Above all, though, Natasha’s decade-long character arc and Black Widow in particular show us the emotional and physical pain inherent in trying to become a better person and do the right thing. Natasha can’t atone for anything she’s done in the past, no matter how much she may want to – and neither can we. All any of us can do is try to act morally in the present, in the here and now we flawed human beings happen to find ourselves in at any given moment. We’ve got to keep going and take action in line with our values, refusing define ourselves by our uncertainties about ourselves or our past mistakes and ordeals.

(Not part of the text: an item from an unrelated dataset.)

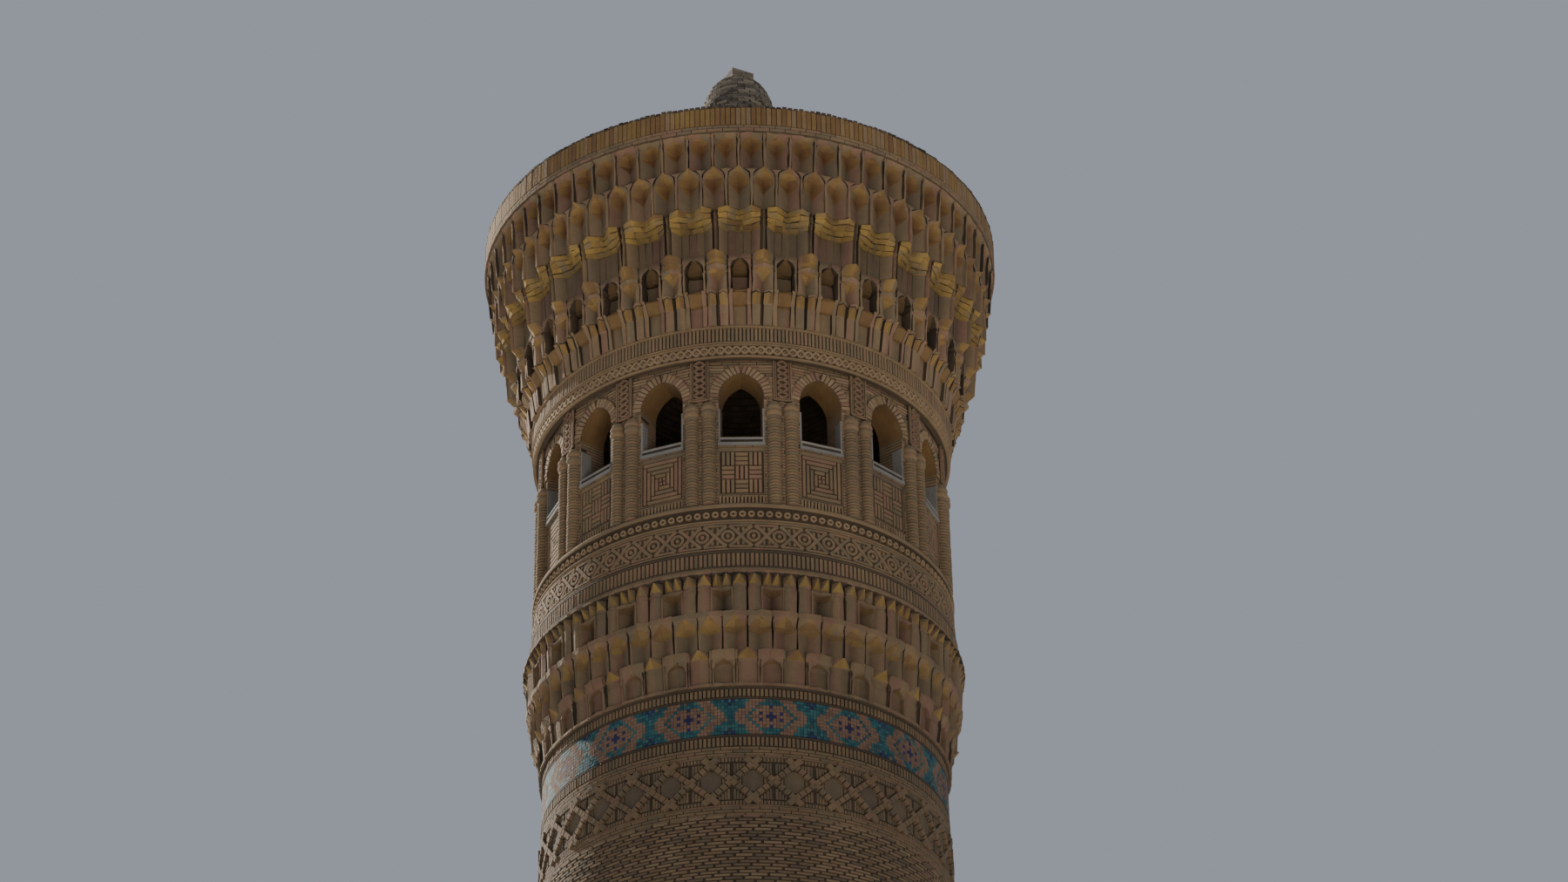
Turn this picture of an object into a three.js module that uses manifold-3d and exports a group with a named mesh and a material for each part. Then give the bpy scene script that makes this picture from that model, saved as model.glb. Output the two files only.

As Black Widow reminds us, that’s easy to say and far harder to actually do. We’ve seen Natasha wrestle with it over the past ten years, and she doesn’t come away from it without her fair share of bruises and scars. There’s no reason to expect otherwise, though, and it’s perhaps the most heroic aspect of her character: her persistence in the face of her own doubts about herself and the harsh realities of her chosen path - as Yelena points out, “I doubt the god from space has to take an ibuprofen after a fight.” Natasha remains a deeply flawed and human character whose drive to be a better person resonates with our own struggles to live up to our own potential – like the rest of the Avengers, she just does it on a much bigger canvas and with much higher stakes.
There’s much more that could be said for Natasha’s heroism, starting with her central role in Avengers: Endgame. Her determination pushes the film’s narrative forward, and her ultimate sacrifice testifies to her ingrained heroism. She herself explicitly states that her time with the Avengers not only made her a better person but made her want to keep trying to be a better person regardless of her own personal circumstances. Present across a decade of stories, this very human aspiration to overcome her flaws and errors in order to become more truly herself helps make Natasha an enduringly compelling character.
As Johansson herself put it, audiences see “a character that’s fully evolved. They know her history, her habits, they know the things that are important to her. There’s an intimacy that the audience has with this character now that we can finally embrace [in Black Widow]… Just to be able to have the opportunity to peel back all the layers of this character for a decade is such a rare thing.”1
Natasha’s growth and evolution as a character, in turn, tells us why so many people love the Marvel cinematic universe: not explosions or pseudo-profundities or a rollercoaster kind of rush, but the emotional bonds audiences forge with the flawed characters they see up on the big screen. Movies like Black Widow cultivate these connections with viewers in ways that more narratively complex and technically proficient films often fail to do. Marvel movies manage to resonate with many of us in very basic ways that regular old blockbusters and niche art films either don’t, can’t, or won’t.
There’s nothing ironic, subversive, or deconstructive about Black Widow or its predecessors; they’re straightforward and sincere. It’s far from an exact correspondence, but these movies mine many of the same emotional and thematic veins tapped by the earliest myths and legends of millennia past. Through their flawed heroes and larger-than-life settings, at their best these movies manage to tell us something about ourselves and our condition. In that regard, at least, they’re much more mature and adult in nature than much of what passes for contemporary popular culture.
Audiences may have had a long wait to see Natasha’s own movie, but it was well worth it. We’ve accompanied the character over more than ten years, experiencing with her the stark reality that it’s not a simple or easy thing to look past one’s own flaws and aspire to be a better person. She reminds us that there’s no shortcut we can take to avoid the pain and hardship inherent in that undertaking. But the journey itself more than makes up for any scars we accumulate along the way.
With Black Widow, Natasha has finally earned her rightful place in the pantheon of cinematic heroes.
Tara Bennett and Paul Terry, The Story of Marvel Studios: The Making of the Marvel Cinematic Universe, Vol. 2, p. 223.